So Boxing Day has come and gone, meaning that Christmas has pretty much packed up and left town. This Christmas seemed to come and go a little more quickly than usual. I barely had time to process my annual thoughts on the Great Christmas Debate.
You know the one. Is Christmas exclusively a Christian holiday? Should Nativity scenes be displayed on public property? And what about saying “Happy Holidays” instead of “Merry Christmas”—isn’t that more inclusive?
I’ve never felt very sure of where I stood in this dialogue (yell-alogue). I don’t really identify with people who militantly defend the religious nature of Christmas. And yet December 25 has much to do with faith for me—this time of year, I always try to be more spiritual, trying to wring a little, I don’t know, growth or peace or breakthrough as the holiday speeds past.

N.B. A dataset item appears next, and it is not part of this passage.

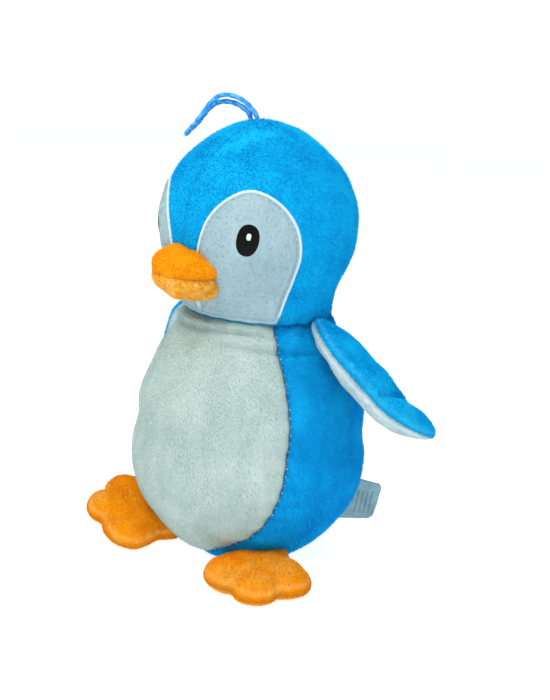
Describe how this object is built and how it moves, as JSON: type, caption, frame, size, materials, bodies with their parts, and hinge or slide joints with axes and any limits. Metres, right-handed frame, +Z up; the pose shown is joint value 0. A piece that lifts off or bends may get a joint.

Early in December, I came across a link to a short video put out by a division of Focus on the Family. In it, a blandly dressed man introduced a tradition he calls “Toss-mas,” the act of throwing out every catalog that presents its holiday gifts under the banner of “Seasons Greetings” at the expense of mentioning Christmas. This person annoyed me.
For one thing, smugness in any religious crusader (or crusader of non-religion, to be fair) is just a turnoff. Besides that, one could make a fairly solid argument that our “Christmas” is really a borrowing of very old winter holidays. If we borrowed it first, we can’t get too mad when someone else borrows it back.
Plus, it seems to me that most of our Christmas traditions are light-years removed from spirituality of any kind. Going to the mall between Thanksgiving and Christmas is the least sacred activity I can even think of. And when I give someone a nice sweater on Christmas, it’s not to say, “I’m giving you this to reflect the incarnation and the loving nature of God.” No, no, it’s to say: “Society tells me that if I don’t spend a certain amount of money on you, it means I don’t love you. So here.”
If stores want to appeal to as many people as possible by using “Happy Holidays” in their advertising, I just do not see how that’s a problem. That Focus on the Family guy was all like, “If you’re going to use our holiday to make money, at least get the name right.” See, if people are using the holiday to get people to spend sick amounts of money, aren’t they doing Christianity a favor by calling it something else? They’re kind of giving you back your word for it, no?
Anyway. I think there are two Christmases. There’s religious Christmas, and there’s community Christmas. Sure, there’s some overlap, but no one is doing me any harm by decorating a reindeer cookie without acknowledging the Baby Jesus.
This year, I went to liturgy late Christmas Eve night. The sanctuary was dim, and the altar glittered all red with poinsettias and candles in blood-colored glass holders. Christmas liturgy is mostly about Mary and the baby; it’s about the incarnation. As we sang, I breathed and said silently, Hey, I need you around here. And I needed to say that.
The next morning, I picked up my brother and drove to my parents’ house. We opened presents and ate a lot of food, and I watched probably three different movies that day. I know the sacred and the mundane shouldn’t be so separate. It’s just that Christmas and Christmas Eve were so markedly different. Two Christmases.
The thing is, though, that some things challenge my Christmas separation. The Charlie Brown Christmas special does. It has all that great music and those quotable, classic lines, and then toward the end, Linus quotes the Christmas story from the Bible and everybody sings “Hark the Herald Angels Sing.” It’s great.
Another thing that jumbles my Christmases is the Sufjan Stevens Christmas box set. It has quirky and funny songs that have nothing to do with babies in mangers, and even sometimes pokes fun at the juxtaposition of Christmas symbols. But then he tacks the most beautiful bridge onto “Away in the Manger”:
Be near me
I ask thee to stay
Close by me
And love me I pray
And love me I pray
I guess beautiful things and good art can do that—marry disparate realities, and reintroduce you to something great that you maybe missed under all the obvious.
So I suppose I’m nowhere on settling the Christmas debate. I really don’t care whether a person’s holiday greetings are religious in nature or not. (My Christmas card this year had a photo of poodles on the front. I picked it because it was cute and I like dogs.) But as much as I love a good reindeer cookie, I think the "Be near me" part of Christmas is the most subtle--and the most amazing.